### EXERCISE DETAILS
Word for word, restate the lines from the start of the data below through the line containing "return int(np.hypot(turned(turns, turn)".

### COLLECTED DATA
════════
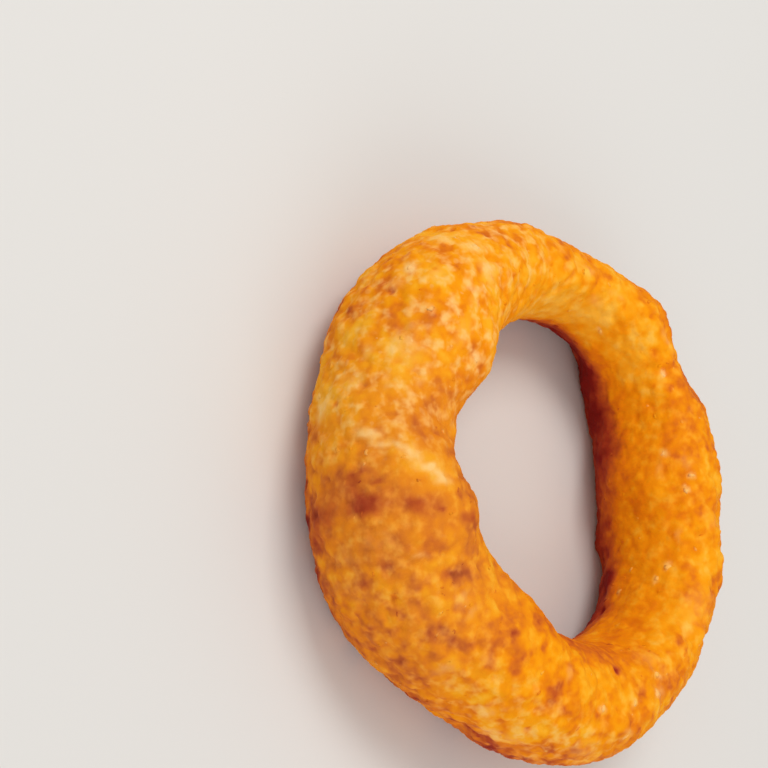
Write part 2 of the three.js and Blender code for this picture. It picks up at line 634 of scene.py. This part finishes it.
def nearest_vertex(turns, laps, turn, lap):
    """The vertex of the crust that is nearest to a turn and lap."""
    longer = MIDDLE_RADIUS / HALF_THICKNESS  # a degree of turn than one of lap
    return int(np.hypot(turned(turns, turn) * longer, turned(laps, lap)).argmin())


def scattered(draw, crust, count, smallest, largest):
    """Random vertices of the crust, evenly over it and clear of the table, each with a size in mm."""
    vertices = crust.data.vertices
    furthest = max(vertex.co.xy.length for vertex in vertices)
    spots = []
    while len(spots) < count:
        index = draw.randrange(len(vertices))
        place = vertices[index].co
        # Vertices are closer together near the hole, so fewer of those are taken.
        if place.z > CLEAR_OF_TABLE and draw.random() < place.xy.length / furthest:
            spots.append((index, draw.uniform(smallest, largest)))
    return spots


def make_crumbs(name, draw, spots, crust, fields, change, material):
    """Knobbly crumbs of batter, mostly sunk in the crust. They take its fields, with a change to some."""
    made = bmesh.new()
    crumb_fields = {field: [] for field in fields}
    for index, size in spots:
        vertex = crust.data.vertices[index]
        seat = vertex.normal.to_track_quat("Z", "Y") @ Quaternion(UP, draw.uniform(0, math.tau))
        widths = Vector((1, draw.uniform(*CRUMB_WIDTHS), draw.uniform(*CRUMB_HEIGHTS))) * size * MM
        place = vertex.co - vertex.normal * (CRUMB_SINK * size * MM)
        shape = Matrix.LocRotScale(place, seat, widths)
        crumb = bmesh.ops.create_icosphere(made, subdivisions=1, radius=0.5, matrix=shape)["verts"]
        for corner in crumb:
            jitter = [draw.uniform(-CRUMB_JITTER, CRUMB_JITTER) * size * MM for _ in range(3)]
            corner.co += Vector(jitter)
        for field, values in crumb_fields.items():
            values += [fields[field][index] + change.get(field, 0)] * len(crumb)
    crumbs = add_object(name, made, material)
    add_fields(crumbs, crumb_fields)
    return crumbs


# ---- Fried batter ----

# from golden, over orange and browned, to the dark wall of the hole, whose darkness is partly painted shade
BATTER_TONES = [
    (0.00, "#FCBB3E"),
    (0.20, "#FBAB20"),
    (0.34, "#F89B0C"),
    (0.44, "#F28E0A"),
    (0.54, "#E87F0F"),
    (0.64, "#D86F1B"),
    (0.74, "#C65C20"),
    (0.86, "#AA3D20"),
    (1.00, "#861D16"),
]
CREAM = "#FCCA80"
DULL_BATTER = "#CE9C44"

FIELDS = ("toast_and_shade", "flour", "dullness", "evenness", "paleness", "crest_highlight")
# Noise, by the size of its features in mm and its detail. Flour's own grain is finer than this one, which is
# as coarse as it needs to be to show.
UNEVENNESS = {
    "ragged": (1.3, 1.0),
    "curds": (1.9, 2.0),
    "mottle": (1.7, 1.5),
    "blotches": (2.6, 1.5),
    "broad": (5.5, 1.5),
    "grain": (0.45, 2.0),
}
# Soft blobs where a noise is high, by the levels at which they begin and are full.
BLOBS = {
    "curds": (0.44, 0.80),
    "blotches": (0.46, 0.70),
}
# Spots, by their spacing, smallest and largest radius in mm, and the share of places that have one.
SPOTS = {
    "fleck": (2.0, 0.30, 0.70, 0.60),
    "speck": (1.3, 0.15, 0.32, 0.50),
    "scorch": (4.2, 0.35, 0.75, 0.35),
}
SPOT_CORE = 0.4  # share of a spot's radius at which it begins to fade
RAGGEDNESS = 0.5  # mm, how far the edges of spots are pushed about

# What the fields and patterns add to how dark the batter is fried, in shares of the tones.
MOTTLING = {
    "mottle": 0.50,
    "broad": 0.78,
    "blotches": 0.19,
    "scorch": 0.12,
}
EVEN_MOTTLING = 0.69  # instead of the mottling, where the batter is even
DARKENING = {
    "toast_and_shade": 1.0,
    "grain": 0.04,
    # The tops of the grains are painted lighter: a painted highlight.
    "crest_highlight": -0.08,
    "flour": -0.03,
    "paleness": -0.25,
    "pale_curds": -0.22,
}
TONE_BASE = -0.215
BROWNING = (0.15, 0.45)  # toast and painted shade, between which the pale places go
LEFT_PALE = 0.10  # share of them that stays past it

# How much flour covers the batter.
FLOURY_CURDS = 0.75  # on the floury side
OTHER_CURDS = 0.01
FLOURY_FLECKS = 0.25
SPECKS = 0.03
PATCH_CONTRAST = 3.0  # the mottle breaks up the pale patches
PATCH_BASE = -0.65
MOST_COVERED = 0.85
MOST_DULLED = 0.16  # share of the dull colour, where the side is dullest

# Depths in mm of what is too fine for the mesh.
BUMPS = {
    "grain": 0.08,
    "mottle": 0.30,
    "curds": 0.08,
}
BUMP_STRENGTH = 0.6


def batter_material():
    """Deep-fried wheat batter: dull and grainy, golden to brown, with soft pale curds and flecks of flour."""
    material = bpy.data.materials.new("fried_batter")
    material.use_nodes = True
    tree = material.node_tree
    tree.nodes.clear()
    here = add_node(tree, "ShaderNodeTexCoord").outputs["Object"]

    pattern = {}  # the socket of each field and pattern
    for name in FIELDS:
        pattern[name] = add_node(tree, "ShaderNodeAttribute", attribute_name=name).outputs["Fac"]
    uneven = {}
    for name, (size, detail) in UNEVENNESS.items():
        inputs = {"Vector": here, "Scale": 1 / (size * MM), "Detail": detail}
        uneven[name] = add_node(tree, "ShaderNodeTexNoise", inputs)
        pattern[name] = uneven[name].outputs[0]
    for name, (low, high) in BLOBS.items():
        inputs = {"Value": pattern[name], "From Min": low, "From Max": high}
        blob = add_node(tree, "ShaderNodeMapRange", inputs, interpolation_type="SMOOTHSTEP")
        pattern[name] = blob.outputs[0]

    # Spots are drawn on places that are pushed about, which makes them ragged.
    push = [2 * RAGGEDNESS * MM] * 3
    inputs = {0: uneven["ragged"].outputs["Color"], 1: push, 2: here}
    pushed = add_node(tree, "ShaderNodeVectorMath", inputs, operation="MULTIPLY_ADD")
    for name, (spacing, smallest, largest, share) in SPOTS.items():
        inputs = {"Vector": pushed.outputs["Vector"], "Scale": 1 / (spacing * MM)}
        cells = add_node(tree, "ShaderNodeTexVoronoi", inputs)
        chance = add_node(tree, "ShaderNodeSeparateColor", {"Color": cells.outputs["Color"]})
        inputs = {"Value": chance.outputs["Red"], "To Min": smallest / spacing, "To Max": largest / spacing}
        radius = add_node(tree, "ShaderNodeMapRange", inputs)
        inputs = {0: cells.outputs["Distance"], 1: radius.outputs[0]}
        nearness = add_node(tree, "ShaderNodeMath", inputs, operation="DIVIDE")
        inputs = {"Value": nearness.outputs[0], "From Min": SPOT_CORE, "To Min": 1.0, "To Max": 0.0}
        disc = add_node(tree, "ShaderNodeMapRange", inputs, interpolation_type="SMOOTHSTEP")
        inputs = {0: chance.outputs["Green"], 1: share}
        there = add_node(tree, "ShaderNodeMath", inputs, operation="LESS_THAN")
        inputs = {0: disc.outputs[0], 1: there.outputs[0]}
        pattern[name] = add_node(tree, "ShaderNodeMath", inputs, operation="MULTIPLY").outputs[0]

    pale_up_to, brown_from = BROWNING
    inputs = {
        "Value": pattern["toast_and_shade"],
        "From Min": pale_up_to,
        "From Max": brown_from,
        "To Min": 1.0,
        "To Max": LEFT_PALE,
    }
    unbrowned_unshaded = add_node(tree, "ShaderNodeMapRange", inputs).outputs[0]
    inputs = {0: pattern["curds"], 1: unbrowned_unshaded}
    pattern["pale_curds"] = add_node(tree, "ShaderNodeMath", inputs, operation="MULTIPLY").outputs[0]

    # How dark the batter is fried: each round of a loop adds a share to what it has so far.
    tone = 0.0
    for name, share in MOTTLING.items():
        inputs = {0: pattern[name], 1: share, 2: tone}
        tone = add_node(tree, "ShaderNodeMath", inputs, operation="MULTIPLY_ADD").outputs[0]
    inputs = {"Factor": pattern["evenness"], "A": tone, "B": EVEN_MOTTLING}
    tone = add_node(tree, "ShaderNodeMix", inputs).outputs[0]
    for name, share in DARKENING.items():
        inputs = {0: pattern[name], 1: share, 2: tone}
        tone = add_node(tree, "ShaderNodeMath", inputs, operation="MULTIPLY_ADD").outputs[0]
    tone = add_node(tree, "ShaderNodeMath", {0: tone, 1: TONE_BASE}, operation="ADD")
    fried = add_node(tree, "ShaderNodeValToRGB", {"Fac": tone.outputs[0]}, stops=BATTER_TONES)

    # How much pale flour lies on it: little on the oily side, more on the floury one, and least where it
    # browned or is painted in shade.
    inputs = {0: pattern["flour"], 1: FLOURY_CURDS, 2: OTHER_CURDS}
    on_curds = add_node(tree, "ShaderNodeMath", inputs, operation="MULTIPLY_ADD").outputs[0]
    inputs = {0: pattern["flour"], 1: FLOURY_FLECKS}
    on_flecks = add_node(tree, "ShaderNodeMath", inputs, operation="MULTIPLY").outputs[0]
    inputs = {0: pattern["mottle"], 1: PATCH_CONTRAST, 2: PATCH_BASE}
    on_patches = add_node(tree, "ShaderNodeMath", inputs, operation="MULTIPLY_ADD").outputs[0]
    floury = {"speck": SPECKS, "curds": on_curds, "fleck": on_flecks, "paleness": on_patches}
    flour = 0.0
    for name, share in floury.items():
        inputs = {0: pattern[name], 1: share, 2: flour}
        flour = add_node(tree, "ShaderNodeMath", inputs, operation="MULTIPLY_ADD").outputs[0]
    flour = add_node(tree, "ShaderNodeMath", {0: flour, 1: unbrowned_unshaded}, operation="MULTIPLY")
    covered = add_node(tree, "ShaderNodeMath", {0: flour.outputs[0], 1: MOST_COVERED}, operation="MINIMUM")
    # The dull side is mixed towards a duller colour, except where it browned or is painted in shade.
    dulled = add_node(tree, "ShaderNodeMath", {0: pattern["dullness"], 1: unbrowned_unshaded}, operation="MULTIPLY")
    dulled = add_node(tree, "ShaderNodeMath", {0: dulled.outputs[0], 1: MOST_DULLED}, operation="MULTIPLY")
    colour = fried.outputs["Color"]
    for amount, tint in ((dulled, DULL_BATTER), (covered, CREAM)):
        inputs = {"Factor": amount.outputs[0], "A": colour, "B": linear(tint)}
        colour = add_node(tree, "ShaderNodeMix", inputs, data_type="RGBA").outputs["Result"]

    surface = {"Base Color": colour, "Roughness": 0.6, "Specular IOR Level": 0.03}
    for name, depth in BUMPS.items():
        inputs = {"Height": pattern[name], "Strength": BUMP_STRENGTH, "Distance": depth * MM}
        if "Normal" in surface:
            inputs["Normal"] = surface["Normal"]
        surface["Normal"] = add_node(tree, "ShaderNodeBump", inputs).outputs[0]
    batter = add_node(tree, "ShaderNodeBsdfPrincipled", surface)
    add_node(tree, "ShaderNodeOutputMaterial", {"Surface": batter.outputs["BSDF"]})
    return material


def dress_ring():
    batter = batter_material()
    crust, turns, laps, fields = make_crust(batter)
    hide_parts("onion_ring")

    draw = random.Random(CRUMB_SEED)
    glint_spots = [(nearest_vertex(turns, laps, turn, lap), size) for turn, lap, size in GLINT_CRUMBS]
    crumbs = [("glint_crumbs", glint_spots, GLINT_CHANGE)]
    for name, (count, smallest, largest, change) in SCATTERED_CRUMBS.items():
        crumbs.append((name, scattered(draw, crust, count, smallest, largest), change))
    pieces = [crust]
    for name, spots, change in crumbs:
        pieces.append(make_crumbs(name, draw, spots, crust, fields, change, batter))
    for piece in pieces:
        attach(piece, "root")


dress_ring()

# ---- Table and lights ----

HALF_TABLE = 3
KEY_PLACE = (-0.36, -0.02, 0.58)
FILL_PLACE = (0.55, -0.20, 0.36)


def table_material():
    """A painted table top: pale and dull, so that it only carries the shadow."""
    material = bpy.data.materials.new("pale_table")
    material.use_nodes = True
    surface = material.node_tree.nodes["Principled BSDF"]
    surface.inputs["Base Color"].default_value = linear("#DEDBD6")
    surface.inputs["Roughness"].default_value = 0.8
    return material


def make_table():
    made = bmesh.new()
    bmesh.ops.create_grid(made, x_segments=1, y_segments=1, size=HALF_TABLE)
    add_object("table", made, table_material())


def softbox(name, place, side, power):
    """A square lamp that faces the ring. place and side are in metres, and power is in watts."""
    data = bpy.data.lights.new(name, "AREA")
    data.energy = power
    data.size = side
    lamp = bpy.data.objects.new(name, data)
    lamp.location = place
    lamp.rotation_euler = Vector(place).to_track_quat("Z", "Y").to_euler()
    bpy.context.scene.collection.objects.link(lamp)


def make_lights():
    softbox("key", KEY_PLACE, side=0.30, power=1.95)
    softbox("fill", FILL_PLACE, side=0.50, power=1.3)
    world = bpy.data.worlds.new("studio")
    world.use_nodes = True
    background = world.node_tree.nodes["Background"]
    background.inputs["Color"].default_value = linear("#FFFFFF")
    background.inputs["Strength"].default_value = 0.60
    bpy.context.scene.world = world
    bpy.context.scene.view_settings.view_transform = "Standard"


make_table()
make_lights()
════════
### EXPECTED OUTPUT
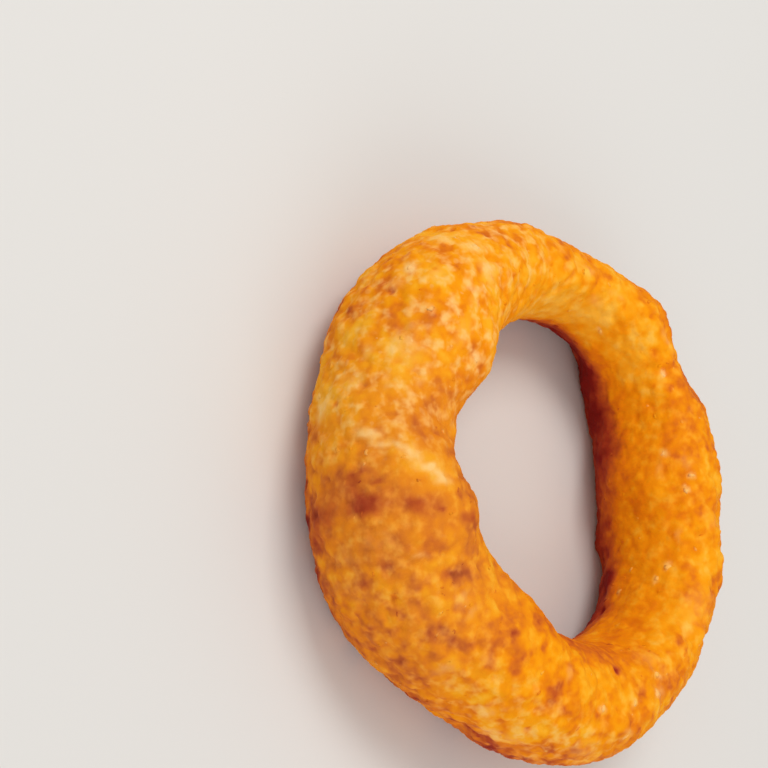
Write part 2 of the three.js and Blender code for this picture. It picks up at line 634 of scene.py. This part finishes it.
def nearest_vertex(turns, laps, turn, lap):
    """The vertex of the crust that is nearest to a turn and lap."""
    longer = MIDDLE_RADIUS / HALF_THICKNESS  # a degree of turn than one of lap
    return int(np.hypot(turned(turns, turn) * longer, turned(laps, lap)).argmin())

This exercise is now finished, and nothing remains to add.